= Records shown =
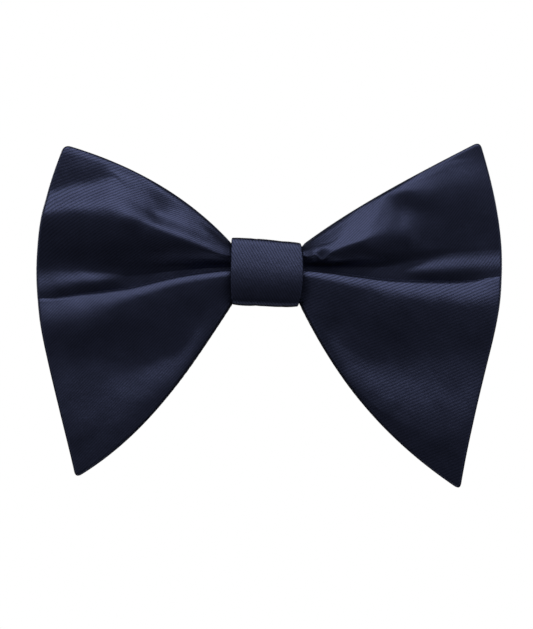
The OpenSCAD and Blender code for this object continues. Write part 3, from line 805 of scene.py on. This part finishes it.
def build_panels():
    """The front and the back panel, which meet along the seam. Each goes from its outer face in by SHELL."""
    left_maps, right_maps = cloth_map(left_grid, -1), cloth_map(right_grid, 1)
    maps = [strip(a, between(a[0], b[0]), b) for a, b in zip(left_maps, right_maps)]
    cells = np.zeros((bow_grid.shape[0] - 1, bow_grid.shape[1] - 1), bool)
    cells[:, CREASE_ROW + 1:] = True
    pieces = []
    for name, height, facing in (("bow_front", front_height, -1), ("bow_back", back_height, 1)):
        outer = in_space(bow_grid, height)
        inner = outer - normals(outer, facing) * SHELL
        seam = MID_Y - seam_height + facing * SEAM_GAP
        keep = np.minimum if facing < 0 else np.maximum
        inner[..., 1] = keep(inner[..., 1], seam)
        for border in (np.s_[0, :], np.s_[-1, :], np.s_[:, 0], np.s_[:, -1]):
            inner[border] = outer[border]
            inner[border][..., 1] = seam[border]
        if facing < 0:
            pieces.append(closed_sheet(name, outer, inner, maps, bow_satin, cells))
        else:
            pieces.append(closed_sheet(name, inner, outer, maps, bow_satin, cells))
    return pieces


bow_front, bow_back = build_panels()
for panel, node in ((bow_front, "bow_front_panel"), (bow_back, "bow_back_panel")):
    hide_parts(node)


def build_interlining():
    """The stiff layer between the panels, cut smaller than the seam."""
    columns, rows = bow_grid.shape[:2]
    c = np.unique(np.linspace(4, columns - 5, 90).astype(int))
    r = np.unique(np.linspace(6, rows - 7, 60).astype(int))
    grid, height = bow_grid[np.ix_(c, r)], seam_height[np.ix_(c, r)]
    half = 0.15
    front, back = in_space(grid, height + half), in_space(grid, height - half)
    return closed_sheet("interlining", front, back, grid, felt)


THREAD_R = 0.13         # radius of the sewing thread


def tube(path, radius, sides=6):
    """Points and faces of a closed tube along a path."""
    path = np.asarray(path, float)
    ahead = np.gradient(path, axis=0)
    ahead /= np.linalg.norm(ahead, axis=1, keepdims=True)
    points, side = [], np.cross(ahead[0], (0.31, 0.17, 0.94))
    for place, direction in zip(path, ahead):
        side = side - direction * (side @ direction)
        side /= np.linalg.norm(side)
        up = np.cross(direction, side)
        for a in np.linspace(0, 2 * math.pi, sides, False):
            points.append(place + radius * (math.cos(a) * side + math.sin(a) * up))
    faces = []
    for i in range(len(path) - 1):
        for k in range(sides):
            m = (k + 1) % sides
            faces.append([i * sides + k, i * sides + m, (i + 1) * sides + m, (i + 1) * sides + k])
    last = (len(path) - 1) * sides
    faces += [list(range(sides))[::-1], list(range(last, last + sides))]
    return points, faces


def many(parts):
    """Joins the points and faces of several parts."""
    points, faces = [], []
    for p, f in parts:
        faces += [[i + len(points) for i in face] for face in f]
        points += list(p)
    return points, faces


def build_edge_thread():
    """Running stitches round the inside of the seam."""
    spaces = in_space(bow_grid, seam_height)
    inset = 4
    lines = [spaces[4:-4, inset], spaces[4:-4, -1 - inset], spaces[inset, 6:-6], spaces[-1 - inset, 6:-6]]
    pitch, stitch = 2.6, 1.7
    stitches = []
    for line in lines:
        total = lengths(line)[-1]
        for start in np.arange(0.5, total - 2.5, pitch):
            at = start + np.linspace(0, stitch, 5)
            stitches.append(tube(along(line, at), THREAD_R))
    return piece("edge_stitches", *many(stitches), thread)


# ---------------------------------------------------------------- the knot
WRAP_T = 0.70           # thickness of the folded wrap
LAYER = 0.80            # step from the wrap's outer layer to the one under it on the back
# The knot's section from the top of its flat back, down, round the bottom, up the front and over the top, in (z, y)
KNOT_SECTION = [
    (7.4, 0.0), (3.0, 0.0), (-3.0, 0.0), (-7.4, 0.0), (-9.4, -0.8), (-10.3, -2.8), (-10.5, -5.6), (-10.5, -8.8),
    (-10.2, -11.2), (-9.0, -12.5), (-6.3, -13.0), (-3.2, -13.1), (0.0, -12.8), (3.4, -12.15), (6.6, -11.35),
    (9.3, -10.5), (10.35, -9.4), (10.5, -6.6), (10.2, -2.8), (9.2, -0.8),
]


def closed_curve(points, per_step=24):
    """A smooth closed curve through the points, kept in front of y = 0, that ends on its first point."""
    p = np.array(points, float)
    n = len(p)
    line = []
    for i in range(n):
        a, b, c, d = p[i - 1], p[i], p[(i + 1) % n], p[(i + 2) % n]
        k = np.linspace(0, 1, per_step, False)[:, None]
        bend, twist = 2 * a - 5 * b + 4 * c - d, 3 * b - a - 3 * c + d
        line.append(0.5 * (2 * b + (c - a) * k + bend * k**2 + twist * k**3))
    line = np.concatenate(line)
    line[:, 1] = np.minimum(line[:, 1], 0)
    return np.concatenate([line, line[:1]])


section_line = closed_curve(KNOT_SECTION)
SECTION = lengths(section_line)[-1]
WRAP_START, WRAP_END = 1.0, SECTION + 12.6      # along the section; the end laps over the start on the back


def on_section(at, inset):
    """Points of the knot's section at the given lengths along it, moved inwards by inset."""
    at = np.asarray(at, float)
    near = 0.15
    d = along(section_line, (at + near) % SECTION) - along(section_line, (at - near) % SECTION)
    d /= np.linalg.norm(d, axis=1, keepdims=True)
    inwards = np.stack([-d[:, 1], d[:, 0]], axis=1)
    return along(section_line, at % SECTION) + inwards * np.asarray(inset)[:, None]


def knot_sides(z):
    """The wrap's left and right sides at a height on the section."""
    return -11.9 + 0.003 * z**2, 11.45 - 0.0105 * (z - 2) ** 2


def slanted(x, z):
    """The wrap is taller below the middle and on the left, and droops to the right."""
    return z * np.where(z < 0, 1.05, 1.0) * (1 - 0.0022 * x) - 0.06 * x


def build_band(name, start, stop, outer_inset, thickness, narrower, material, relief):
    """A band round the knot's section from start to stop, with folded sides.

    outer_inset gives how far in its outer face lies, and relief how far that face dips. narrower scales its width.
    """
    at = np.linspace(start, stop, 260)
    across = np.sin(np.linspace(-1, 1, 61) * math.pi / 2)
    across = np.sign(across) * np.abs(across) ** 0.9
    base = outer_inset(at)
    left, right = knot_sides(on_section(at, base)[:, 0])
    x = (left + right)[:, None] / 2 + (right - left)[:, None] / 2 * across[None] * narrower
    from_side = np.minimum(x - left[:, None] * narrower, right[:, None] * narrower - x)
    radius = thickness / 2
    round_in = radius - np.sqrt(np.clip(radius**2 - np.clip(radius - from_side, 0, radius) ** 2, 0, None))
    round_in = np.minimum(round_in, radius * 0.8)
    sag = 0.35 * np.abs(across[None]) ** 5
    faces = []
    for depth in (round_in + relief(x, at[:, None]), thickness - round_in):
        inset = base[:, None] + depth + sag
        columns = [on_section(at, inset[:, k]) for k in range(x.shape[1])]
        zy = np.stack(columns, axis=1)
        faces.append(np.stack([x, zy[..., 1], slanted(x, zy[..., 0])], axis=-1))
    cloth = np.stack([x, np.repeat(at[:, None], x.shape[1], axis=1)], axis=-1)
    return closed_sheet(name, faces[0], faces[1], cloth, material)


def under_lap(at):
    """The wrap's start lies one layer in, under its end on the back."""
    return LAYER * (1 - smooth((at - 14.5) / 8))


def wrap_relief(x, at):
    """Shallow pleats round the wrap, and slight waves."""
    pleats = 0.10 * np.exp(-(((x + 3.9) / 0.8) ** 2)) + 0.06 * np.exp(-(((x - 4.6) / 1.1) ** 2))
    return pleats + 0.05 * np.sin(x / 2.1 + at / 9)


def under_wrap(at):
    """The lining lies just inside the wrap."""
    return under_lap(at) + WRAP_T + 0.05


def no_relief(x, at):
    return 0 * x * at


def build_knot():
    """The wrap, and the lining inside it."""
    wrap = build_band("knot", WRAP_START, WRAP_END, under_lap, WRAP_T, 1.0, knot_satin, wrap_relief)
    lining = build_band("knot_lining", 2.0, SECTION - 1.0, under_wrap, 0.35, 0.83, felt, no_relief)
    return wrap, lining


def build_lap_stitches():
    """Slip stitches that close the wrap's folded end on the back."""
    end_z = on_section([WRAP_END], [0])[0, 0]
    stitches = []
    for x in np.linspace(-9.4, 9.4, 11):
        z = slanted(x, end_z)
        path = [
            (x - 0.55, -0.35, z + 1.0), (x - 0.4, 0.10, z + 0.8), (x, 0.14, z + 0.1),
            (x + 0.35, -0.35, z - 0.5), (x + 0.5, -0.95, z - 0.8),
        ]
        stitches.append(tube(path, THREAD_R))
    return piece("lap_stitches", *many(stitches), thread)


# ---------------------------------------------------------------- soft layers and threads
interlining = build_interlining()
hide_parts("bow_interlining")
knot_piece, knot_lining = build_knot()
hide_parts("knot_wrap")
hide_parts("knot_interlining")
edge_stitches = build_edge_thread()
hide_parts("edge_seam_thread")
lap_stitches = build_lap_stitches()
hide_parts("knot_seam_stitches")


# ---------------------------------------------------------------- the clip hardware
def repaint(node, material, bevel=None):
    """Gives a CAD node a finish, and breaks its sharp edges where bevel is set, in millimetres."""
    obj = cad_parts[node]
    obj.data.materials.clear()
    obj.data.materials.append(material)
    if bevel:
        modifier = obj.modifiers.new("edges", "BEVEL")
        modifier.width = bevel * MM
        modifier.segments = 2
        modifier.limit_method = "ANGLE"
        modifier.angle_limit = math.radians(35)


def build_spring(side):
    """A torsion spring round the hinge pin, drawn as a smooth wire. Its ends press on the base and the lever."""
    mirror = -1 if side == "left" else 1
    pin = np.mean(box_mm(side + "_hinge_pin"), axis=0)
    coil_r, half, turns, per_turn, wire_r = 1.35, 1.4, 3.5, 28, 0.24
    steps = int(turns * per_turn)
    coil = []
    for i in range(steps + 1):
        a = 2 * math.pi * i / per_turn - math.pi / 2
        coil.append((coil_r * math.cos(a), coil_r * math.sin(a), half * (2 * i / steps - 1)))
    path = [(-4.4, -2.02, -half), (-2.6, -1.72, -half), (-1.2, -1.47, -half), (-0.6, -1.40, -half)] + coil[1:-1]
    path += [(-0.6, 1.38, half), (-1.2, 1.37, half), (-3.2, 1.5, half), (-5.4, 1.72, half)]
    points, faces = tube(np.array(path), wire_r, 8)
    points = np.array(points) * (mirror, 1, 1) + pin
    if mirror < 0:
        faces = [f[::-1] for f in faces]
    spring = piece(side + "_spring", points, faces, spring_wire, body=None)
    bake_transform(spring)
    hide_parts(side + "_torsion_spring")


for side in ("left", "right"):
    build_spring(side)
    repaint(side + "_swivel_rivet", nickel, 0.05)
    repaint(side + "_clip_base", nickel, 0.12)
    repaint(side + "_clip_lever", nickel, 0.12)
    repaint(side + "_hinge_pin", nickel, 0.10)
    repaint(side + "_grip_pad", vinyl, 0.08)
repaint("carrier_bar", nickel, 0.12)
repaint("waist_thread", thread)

...

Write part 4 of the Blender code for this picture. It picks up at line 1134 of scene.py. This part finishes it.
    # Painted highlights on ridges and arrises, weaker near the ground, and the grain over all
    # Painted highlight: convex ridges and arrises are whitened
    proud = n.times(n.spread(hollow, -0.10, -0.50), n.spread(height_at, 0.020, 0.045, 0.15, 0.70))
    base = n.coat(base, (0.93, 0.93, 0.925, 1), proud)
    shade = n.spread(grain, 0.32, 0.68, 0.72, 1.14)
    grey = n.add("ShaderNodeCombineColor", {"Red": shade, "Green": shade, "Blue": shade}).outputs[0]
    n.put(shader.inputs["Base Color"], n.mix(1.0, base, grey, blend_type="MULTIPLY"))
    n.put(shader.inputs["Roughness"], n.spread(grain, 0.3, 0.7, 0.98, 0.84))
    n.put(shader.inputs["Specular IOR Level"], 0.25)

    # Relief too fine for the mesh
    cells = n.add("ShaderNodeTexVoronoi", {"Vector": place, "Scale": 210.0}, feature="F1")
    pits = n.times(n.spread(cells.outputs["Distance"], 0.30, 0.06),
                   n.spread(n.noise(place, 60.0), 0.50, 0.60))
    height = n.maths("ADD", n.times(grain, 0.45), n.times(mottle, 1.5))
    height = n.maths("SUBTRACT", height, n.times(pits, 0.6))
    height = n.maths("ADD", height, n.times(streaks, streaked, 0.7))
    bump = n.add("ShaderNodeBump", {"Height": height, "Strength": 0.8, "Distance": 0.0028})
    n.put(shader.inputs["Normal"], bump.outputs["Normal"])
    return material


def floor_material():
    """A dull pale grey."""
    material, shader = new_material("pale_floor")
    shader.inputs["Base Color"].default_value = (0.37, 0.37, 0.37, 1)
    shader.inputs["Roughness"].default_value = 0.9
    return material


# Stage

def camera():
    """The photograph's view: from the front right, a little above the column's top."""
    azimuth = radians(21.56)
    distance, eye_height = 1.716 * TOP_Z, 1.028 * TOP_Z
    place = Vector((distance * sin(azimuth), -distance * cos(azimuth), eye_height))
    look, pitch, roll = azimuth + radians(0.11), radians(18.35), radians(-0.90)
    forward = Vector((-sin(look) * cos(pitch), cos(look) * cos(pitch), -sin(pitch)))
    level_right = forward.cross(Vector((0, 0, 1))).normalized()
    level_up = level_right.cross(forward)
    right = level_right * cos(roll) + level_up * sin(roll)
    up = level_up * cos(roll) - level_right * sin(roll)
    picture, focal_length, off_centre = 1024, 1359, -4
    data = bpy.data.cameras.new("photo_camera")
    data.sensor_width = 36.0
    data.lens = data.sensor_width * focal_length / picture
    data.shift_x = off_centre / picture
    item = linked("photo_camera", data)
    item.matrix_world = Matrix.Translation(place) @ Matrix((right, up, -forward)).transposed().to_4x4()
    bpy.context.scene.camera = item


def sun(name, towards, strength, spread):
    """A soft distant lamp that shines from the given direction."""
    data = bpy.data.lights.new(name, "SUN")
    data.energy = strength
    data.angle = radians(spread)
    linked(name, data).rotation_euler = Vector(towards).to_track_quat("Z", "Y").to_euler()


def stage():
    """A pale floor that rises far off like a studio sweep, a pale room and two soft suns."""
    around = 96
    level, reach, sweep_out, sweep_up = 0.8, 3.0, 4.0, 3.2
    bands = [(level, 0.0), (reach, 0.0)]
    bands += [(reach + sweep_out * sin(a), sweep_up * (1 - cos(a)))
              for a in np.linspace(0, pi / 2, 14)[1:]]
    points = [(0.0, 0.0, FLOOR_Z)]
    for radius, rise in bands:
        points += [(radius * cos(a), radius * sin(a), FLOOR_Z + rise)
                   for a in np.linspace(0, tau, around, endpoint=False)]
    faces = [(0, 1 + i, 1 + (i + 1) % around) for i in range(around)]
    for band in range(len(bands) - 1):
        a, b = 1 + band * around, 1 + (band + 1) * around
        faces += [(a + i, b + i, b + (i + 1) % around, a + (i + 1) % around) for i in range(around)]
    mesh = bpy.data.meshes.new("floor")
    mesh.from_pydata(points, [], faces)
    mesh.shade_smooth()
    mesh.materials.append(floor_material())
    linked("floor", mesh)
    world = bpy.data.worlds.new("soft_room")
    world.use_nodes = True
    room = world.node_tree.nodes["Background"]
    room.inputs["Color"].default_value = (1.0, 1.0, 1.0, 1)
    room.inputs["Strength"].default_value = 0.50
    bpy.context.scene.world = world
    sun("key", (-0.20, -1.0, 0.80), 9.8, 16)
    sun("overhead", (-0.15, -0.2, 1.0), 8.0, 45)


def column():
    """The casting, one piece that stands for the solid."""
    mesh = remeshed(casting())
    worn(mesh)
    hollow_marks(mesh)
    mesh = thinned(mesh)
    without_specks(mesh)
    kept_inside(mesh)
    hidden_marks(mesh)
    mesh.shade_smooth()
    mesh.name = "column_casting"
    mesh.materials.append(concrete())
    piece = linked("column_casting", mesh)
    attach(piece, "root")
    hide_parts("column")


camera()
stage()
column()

---

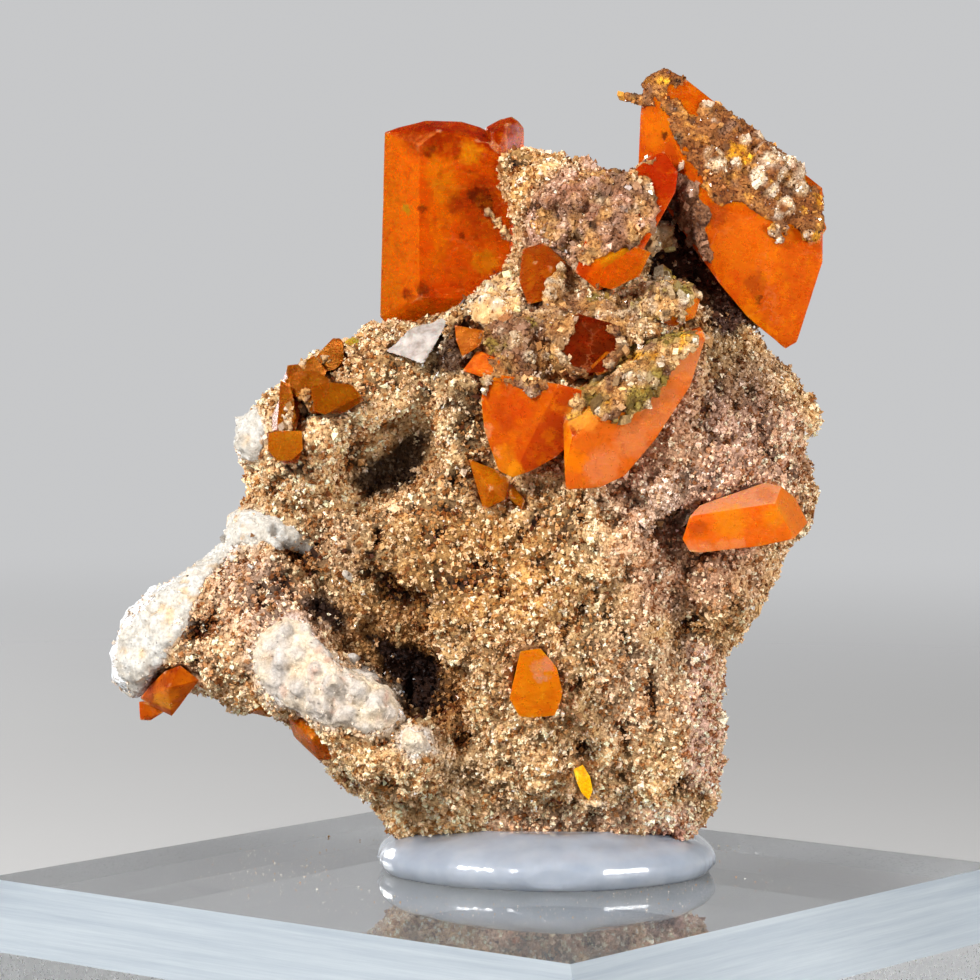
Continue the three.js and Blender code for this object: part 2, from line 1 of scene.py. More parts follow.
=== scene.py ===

= What is needed =
Find every line that has "object" in it, then return those lines.

= Exercise result =
The OpenSCAD and Blender code for this object continues. Write part 3, from line 805 of scene.py on. This part finishes it.
Continue the three.js and Blender code for this object: part 2, from line 1 of scene.py. More parts follow.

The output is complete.